SET PROBLEM: Can you write out the whole listing exactly?

SOURCE MATERIAL:
--- start ---

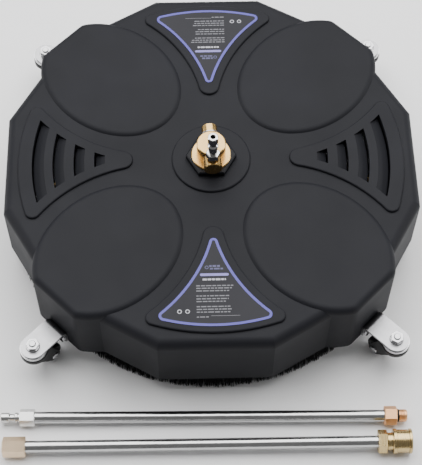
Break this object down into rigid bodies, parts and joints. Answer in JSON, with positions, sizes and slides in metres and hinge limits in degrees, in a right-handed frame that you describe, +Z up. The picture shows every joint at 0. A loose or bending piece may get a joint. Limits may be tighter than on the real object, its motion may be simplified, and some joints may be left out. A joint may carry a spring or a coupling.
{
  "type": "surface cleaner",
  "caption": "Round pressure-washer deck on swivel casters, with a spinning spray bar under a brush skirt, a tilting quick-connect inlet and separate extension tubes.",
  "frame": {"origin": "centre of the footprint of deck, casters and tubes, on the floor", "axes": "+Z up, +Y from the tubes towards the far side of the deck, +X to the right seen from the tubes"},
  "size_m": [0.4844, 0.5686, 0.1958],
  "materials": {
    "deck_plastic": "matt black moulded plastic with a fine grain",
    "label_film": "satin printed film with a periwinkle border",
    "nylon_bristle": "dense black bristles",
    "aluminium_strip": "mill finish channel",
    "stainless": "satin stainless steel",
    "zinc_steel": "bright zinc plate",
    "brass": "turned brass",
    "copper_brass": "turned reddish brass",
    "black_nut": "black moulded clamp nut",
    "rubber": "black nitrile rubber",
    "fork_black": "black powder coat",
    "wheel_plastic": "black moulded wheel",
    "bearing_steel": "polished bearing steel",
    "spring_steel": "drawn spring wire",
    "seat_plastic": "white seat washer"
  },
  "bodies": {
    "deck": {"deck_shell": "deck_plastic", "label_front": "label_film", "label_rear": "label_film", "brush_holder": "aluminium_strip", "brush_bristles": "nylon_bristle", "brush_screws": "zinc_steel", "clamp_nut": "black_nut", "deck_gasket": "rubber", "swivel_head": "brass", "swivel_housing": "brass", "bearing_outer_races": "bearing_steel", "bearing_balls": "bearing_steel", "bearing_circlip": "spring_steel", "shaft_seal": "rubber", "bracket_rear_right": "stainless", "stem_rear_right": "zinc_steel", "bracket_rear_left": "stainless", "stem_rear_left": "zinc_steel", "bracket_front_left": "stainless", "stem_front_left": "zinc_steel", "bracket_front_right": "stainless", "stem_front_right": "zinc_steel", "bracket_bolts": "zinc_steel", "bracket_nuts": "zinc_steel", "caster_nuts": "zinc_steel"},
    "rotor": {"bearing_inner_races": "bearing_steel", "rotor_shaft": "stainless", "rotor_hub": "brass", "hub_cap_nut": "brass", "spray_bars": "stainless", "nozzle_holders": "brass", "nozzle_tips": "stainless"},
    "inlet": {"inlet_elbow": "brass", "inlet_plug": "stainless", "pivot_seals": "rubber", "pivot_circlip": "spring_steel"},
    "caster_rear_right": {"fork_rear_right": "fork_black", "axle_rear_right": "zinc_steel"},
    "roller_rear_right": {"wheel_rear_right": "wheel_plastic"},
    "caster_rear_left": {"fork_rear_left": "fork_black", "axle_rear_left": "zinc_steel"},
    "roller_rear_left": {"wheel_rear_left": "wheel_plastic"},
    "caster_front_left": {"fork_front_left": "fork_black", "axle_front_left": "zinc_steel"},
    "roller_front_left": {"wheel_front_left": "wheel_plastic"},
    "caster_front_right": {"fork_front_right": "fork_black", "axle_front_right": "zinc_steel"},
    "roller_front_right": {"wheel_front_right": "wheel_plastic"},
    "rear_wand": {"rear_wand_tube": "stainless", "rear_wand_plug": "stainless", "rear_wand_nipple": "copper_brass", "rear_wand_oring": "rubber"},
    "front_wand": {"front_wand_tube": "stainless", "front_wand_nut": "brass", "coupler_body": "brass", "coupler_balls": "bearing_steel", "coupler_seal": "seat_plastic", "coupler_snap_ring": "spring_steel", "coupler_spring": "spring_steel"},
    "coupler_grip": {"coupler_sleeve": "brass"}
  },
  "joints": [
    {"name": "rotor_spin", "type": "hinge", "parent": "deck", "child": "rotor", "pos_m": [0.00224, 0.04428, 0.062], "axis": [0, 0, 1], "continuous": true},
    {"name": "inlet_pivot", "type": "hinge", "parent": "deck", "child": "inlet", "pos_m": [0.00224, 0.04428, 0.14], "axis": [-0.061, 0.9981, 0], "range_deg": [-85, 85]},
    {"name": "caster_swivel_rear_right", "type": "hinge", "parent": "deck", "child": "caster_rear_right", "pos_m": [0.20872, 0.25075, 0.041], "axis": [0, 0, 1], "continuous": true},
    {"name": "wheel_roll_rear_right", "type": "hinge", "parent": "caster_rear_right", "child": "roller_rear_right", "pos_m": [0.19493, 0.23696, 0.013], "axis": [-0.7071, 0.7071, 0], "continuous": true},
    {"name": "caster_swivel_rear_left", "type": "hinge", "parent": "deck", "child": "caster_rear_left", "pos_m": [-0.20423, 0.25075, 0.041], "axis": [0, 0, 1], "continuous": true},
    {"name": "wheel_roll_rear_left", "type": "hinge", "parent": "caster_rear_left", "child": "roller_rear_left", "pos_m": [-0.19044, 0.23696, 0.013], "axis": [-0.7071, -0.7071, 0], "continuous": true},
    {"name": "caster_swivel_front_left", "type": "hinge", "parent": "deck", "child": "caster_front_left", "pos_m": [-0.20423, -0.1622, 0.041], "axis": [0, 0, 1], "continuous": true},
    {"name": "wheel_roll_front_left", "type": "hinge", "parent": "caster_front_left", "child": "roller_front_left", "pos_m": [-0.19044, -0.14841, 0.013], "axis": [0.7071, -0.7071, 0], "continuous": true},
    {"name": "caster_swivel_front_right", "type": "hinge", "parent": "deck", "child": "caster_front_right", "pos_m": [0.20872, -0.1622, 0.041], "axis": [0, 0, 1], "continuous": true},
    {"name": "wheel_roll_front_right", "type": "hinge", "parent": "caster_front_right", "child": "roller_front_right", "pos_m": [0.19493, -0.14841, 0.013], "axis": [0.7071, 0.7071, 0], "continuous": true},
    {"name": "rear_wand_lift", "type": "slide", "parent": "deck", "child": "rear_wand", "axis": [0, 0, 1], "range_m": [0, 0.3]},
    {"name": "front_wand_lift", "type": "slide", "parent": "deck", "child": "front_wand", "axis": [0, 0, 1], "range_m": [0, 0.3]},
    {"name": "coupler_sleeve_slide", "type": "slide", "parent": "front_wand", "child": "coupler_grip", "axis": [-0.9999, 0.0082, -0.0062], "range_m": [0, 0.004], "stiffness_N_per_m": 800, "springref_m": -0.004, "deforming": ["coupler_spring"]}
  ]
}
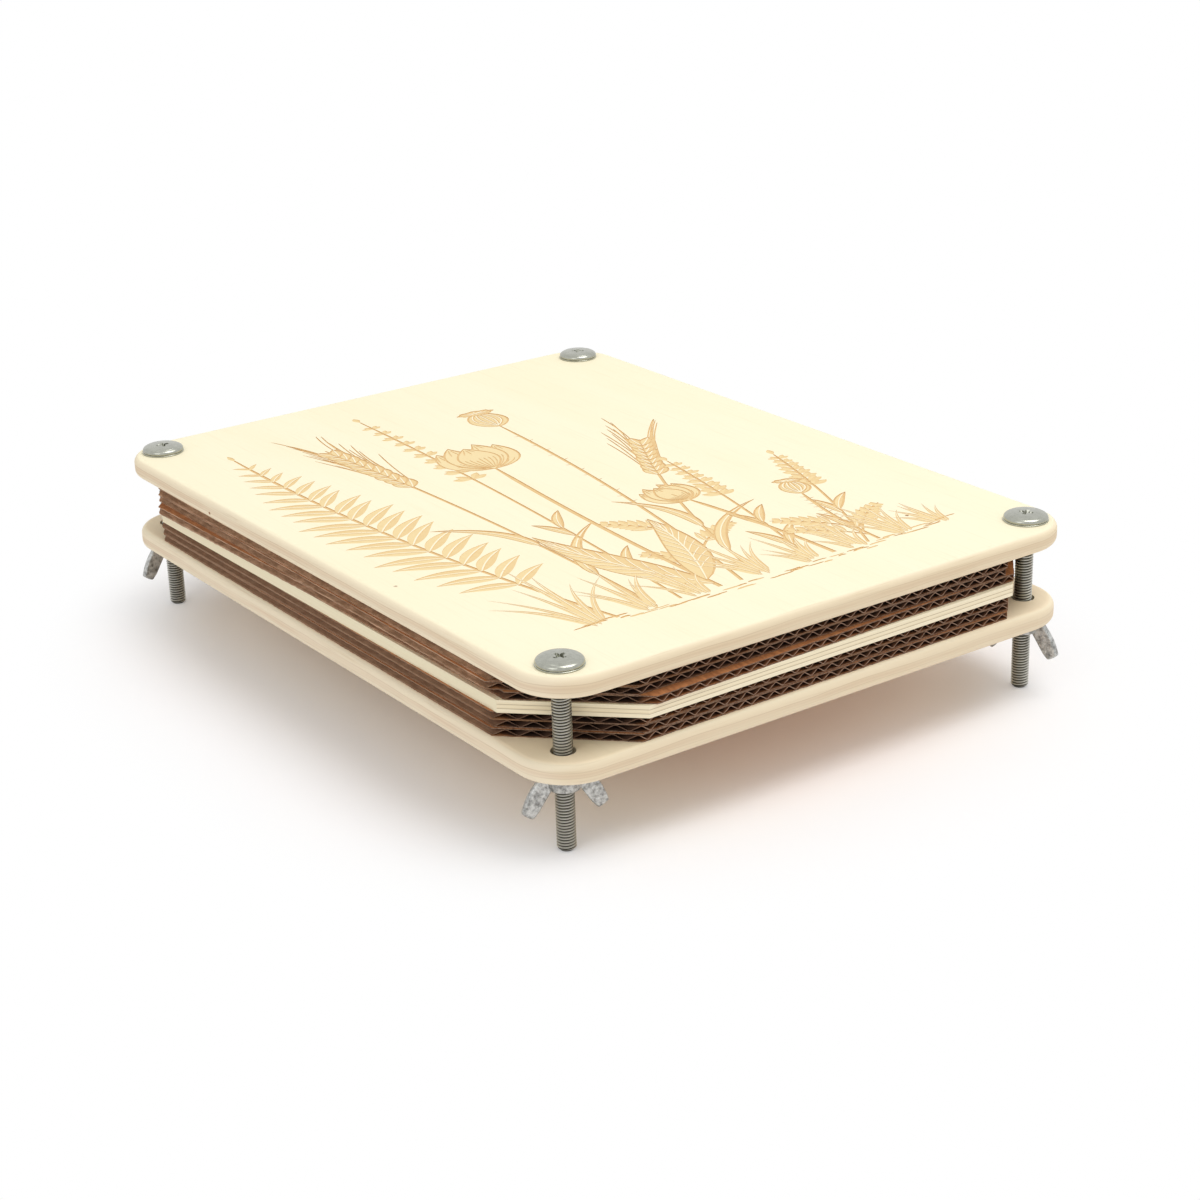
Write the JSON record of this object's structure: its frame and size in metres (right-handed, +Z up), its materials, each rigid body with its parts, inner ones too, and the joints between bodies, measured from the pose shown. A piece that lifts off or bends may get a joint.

--- end ---

EXERCISE ANSWER:
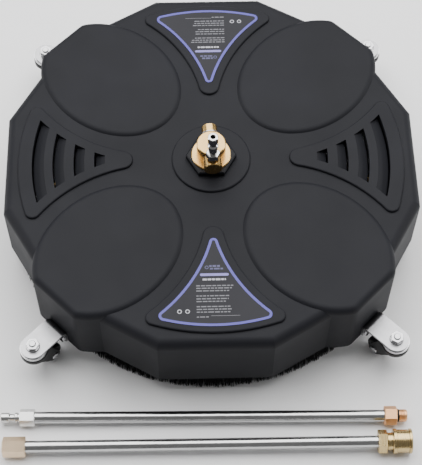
Break this object down into rigid bodies, parts and joints. Answer in JSON, with positions, sizes and slides in metres and hinge limits in degrees, in a right-handed frame that you describe, +Z up. The picture shows every joint at 0. A loose or bending piece may get a joint. Limits may be tighter than on the real object, its motion may be simplified, and some joints may be left out. A joint may carry a spring or a coupling.
{
  "type": "surface cleaner",
  "caption": "Round pressure-washer deck on swivel casters, with a spinning spray bar under a brush skirt, a tilting quick-connect inlet and separate extension tubes.",
  "frame": {"origin": "centre of the footprint of deck, casters and tubes, on the floor", "axes": "+Z up, +Y from the tubes towards the far side of the deck, +X to the right seen from the tubes"},
  "size_m": [0.4844, 0.5686, 0.1958],
  "materials": {
    "deck_plastic": "matt black moulded plastic with a fine grain",
    "label_film": "satin printed film with a periwinkle border",
    "nylon_bristle": "dense black bristles",
    "aluminium_strip": "mill finish channel",
    "stainless": "satin stainless steel",
    "zinc_steel": "bright zinc plate",
    "brass": "turned brass",
    "copper_brass": "turned reddish brass",
    "black_nut": "black moulded clamp nut",
    "rubber": "black nitrile rubber",
    "fork_black": "black powder coat",
    "wheel_plastic": "black moulded wheel",
    "bearing_steel": "polished bearing steel",
    "spring_steel": "drawn spring wire",
    "seat_plastic": "white seat washer"
  },
  "bodies": {
    "deck": {"deck_shell": "deck_plastic", "label_front": "label_film", "label_rear": "label_film", "brush_holder": "aluminium_strip", "brush_bristles": "nylon_bristle", "brush_screws": "zinc_steel", "clamp_nut": "black_nut", "deck_gasket": "rubber", "swivel_head": "brass", "swivel_housing": "brass", "bearing_outer_races": "bearing_steel", "bearing_balls": "bearing_steel", "bearing_circlip": "spring_steel", "shaft_seal": "rubber", "bracket_rear_right": "stainless", "stem_rear_right": "zinc_steel", "bracket_rear_left": "stainless", "stem_rear_left": "zinc_steel", "bracket_front_left": "stainless", "stem_front_left": "zinc_steel", "bracket_front_right": "stainless", "stem_front_right": "zinc_steel", "bracket_bolts": "zinc_steel", "bracket_nuts": "zinc_steel", "caster_nuts": "zinc_steel"},
    "rotor": {"bearing_inner_races": "bearing_steel", "rotor_shaft": "stainless", "rotor_hub": "brass", "hub_cap_nut": "brass", "spray_bars": "stainless", "nozzle_holders": "brass", "nozzle_tips": "stainless"},
    "inlet": {"inlet_elbow": "brass", "inlet_plug": "stainless", "pivot_seals": "rubber", "pivot_circlip": "spring_steel"},
    "caster_rear_right": {"fork_rear_right": "fork_black", "axle_rear_right": "zinc_steel"},
    "roller_rear_right": {"wheel_rear_right": "wheel_plastic"},
    "caster_rear_left": {"fork_rear_left": "fork_black", "axle_rear_left": "zinc_steel"},
    "roller_rear_left": {"wheel_rear_left": "wheel_plastic"},
    "caster_front_left": {"fork_front_left": "fork_black", "axle_front_left": "zinc_steel"},
    "roller_front_left": {"wheel_front_left": "wheel_plastic"},
    "caster_front_right": {"fork_front_right": "fork_black", "axle_front_right": "zinc_steel"},
    "roller_front_right": {"wheel_front_right": "wheel_plastic"},
    "rear_wand": {"rear_wand_tube": "stainless", "rear_wand_plug": "stainless", "rear_wand_nipple": "copper_brass", "rear_wand_oring": "rubber"},
    "front_wand": {"front_wand_tube": "stainless", "front_wand_nut": "brass", "coupler_body": "brass", "coupler_balls": "bearing_steel", "coupler_seal": "seat_plastic", "coupler_snap_ring": "spring_steel", "coupler_spring": "spring_steel"},
    "coupler_grip": {"coupler_sleeve": "brass"}
  },
  "joints": [
    {"name": "rotor_spin", "type": "hinge", "parent": "deck", "child": "rotor", "pos_m": [0.00224, 0.04428, 0.062], "axis": [0, 0, 1], "continuous": true},
    {"name": "inlet_pivot", "type": "hinge", "parent": "deck", "child": "inlet", "pos_m": [0.00224, 0.04428, 0.14], "axis": [-0.061, 0.9981, 0], "range_deg": [-85, 85]},
    {"name": "caster_swivel_rear_right", "type": "hinge", "parent": "deck", "child": "caster_rear_right", "pos_m": [0.20872, 0.25075, 0.041], "axis": [0, 0, 1], "continuous": true},
    {"name": "wheel_roll_rear_right", "type": "hinge", "parent": "caster_rear_right", "child": "roller_rear_right", "pos_m": [0.19493, 0.23696, 0.013], "axis": [-0.7071, 0.7071, 0], "continuous": true},
    {"name": "caster_swivel_rear_left", "type": "hinge", "parent": "deck", "child": "caster_rear_left", "pos_m": [-0.20423, 0.25075, 0.041], "axis": [0, 0, 1], "continuous": true},
    {"name": "wheel_roll_rear_left", "type": "hinge", "parent": "caster_rear_left", "child": "roller_rear_left", "pos_m": [-0.19044, 0.23696, 0.013], "axis": [-0.7071, -0.7071, 0], "continuous": true},
    {"name": "caster_swivel_front_left", "type": "hinge", "parent": "deck", "child": "caster_front_left", "pos_m": [-0.20423, -0.1622, 0.041], "axis": [0, 0, 1], "continuous": true},
    {"name": "wheel_roll_front_left", "type": "hinge", "parent": "caster_front_left", "child": "roller_front_left", "pos_m": [-0.19044, -0.14841, 0.013], "axis": [0.7071, -0.7071, 0], "continuous": true},
    {"name": "caster_swivel_front_right", "type": "hinge", "parent": "deck", "child": "caster_front_right", "pos_m": [0.20872, -0.1622, 0.041], "axis": [0, 0, 1], "continuous": true},
    {"name": "wheel_roll_front_right", "type": "hinge", "parent": "caster_front_right", "child": "roller_front_right", "pos_m": [0.19493, -0.14841, 0.013], "axis": [0.7071, 0.7071, 0], "continuous": true},
    {"name": "rear_wand_lift", "type": "slide", "parent": "deck", "child": "rear_wand", "axis": [0, 0, 1], "range_m": [0, 0.3]},
    {"name": "front_wand_lift", "type": "slide", "parent": "deck", "child": "front_wand", "axis": [0, 0, 1], "range_m": [0, 0.3]},
    {"name": "coupler_sleeve_slide", "type": "slide", "parent": "front_wand", "child": "coupler_grip", "axis": [-0.9999, 0.0082, -0.0062], "range_m": [0, 0.004], "stiffness_N_per_m": 800, "springref_m": -0.004, "deforming": ["coupler_spring"]}
  ]
}
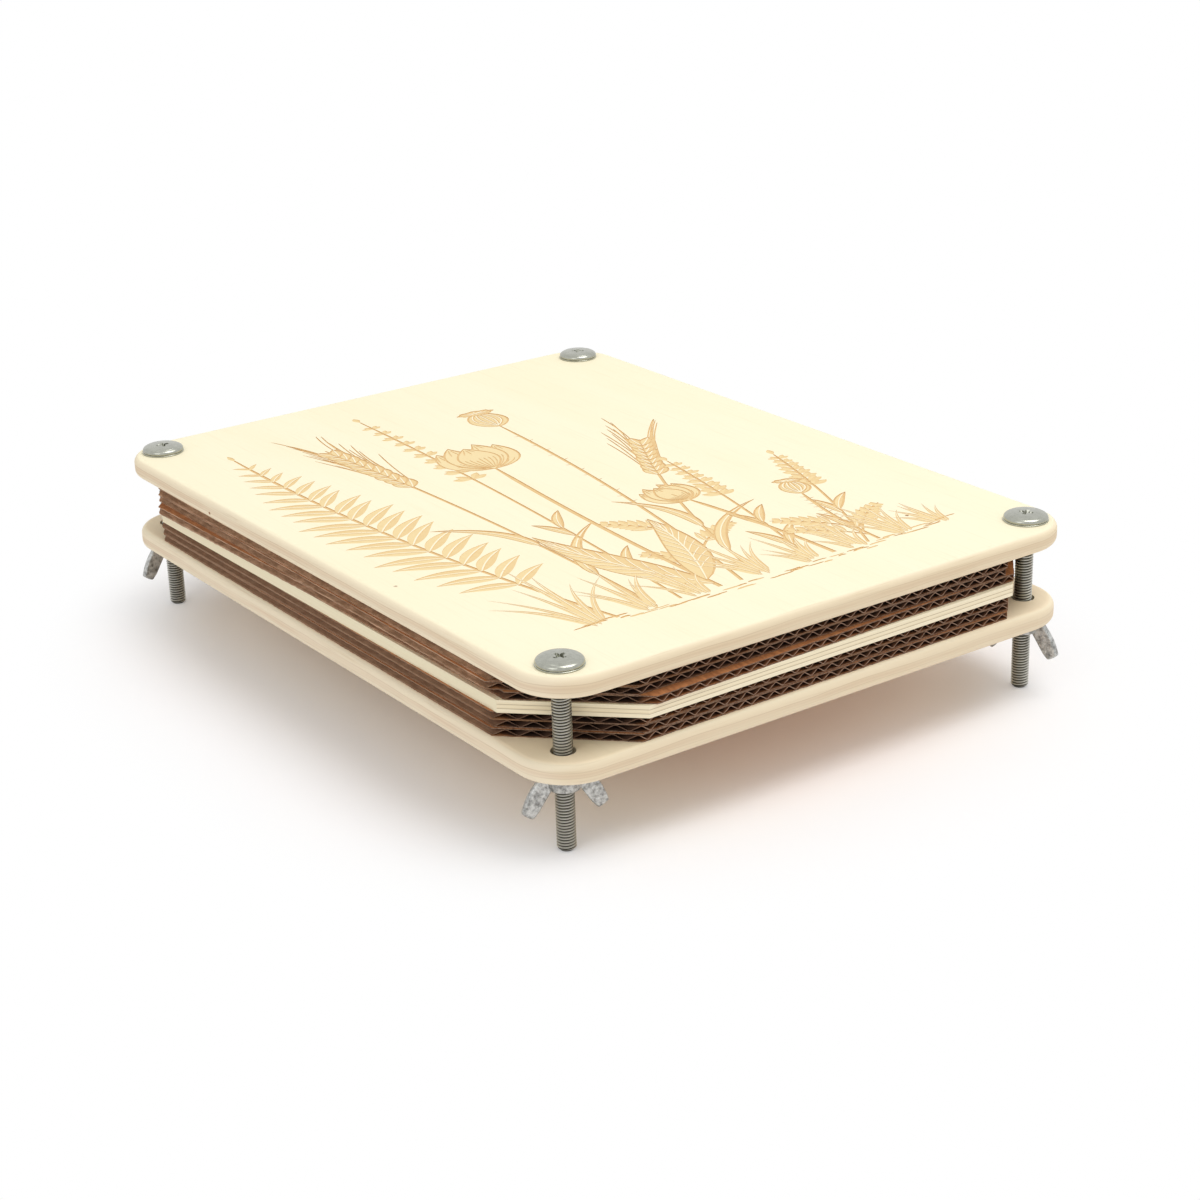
Write the JSON record of this object's structure: its frame and size in metres (right-handed, +Z up), its materials, each rigid body with its parts, inner ones too, and the joints between bodies, measured from the pose shown. A piece that lifts off or bends may get a joint.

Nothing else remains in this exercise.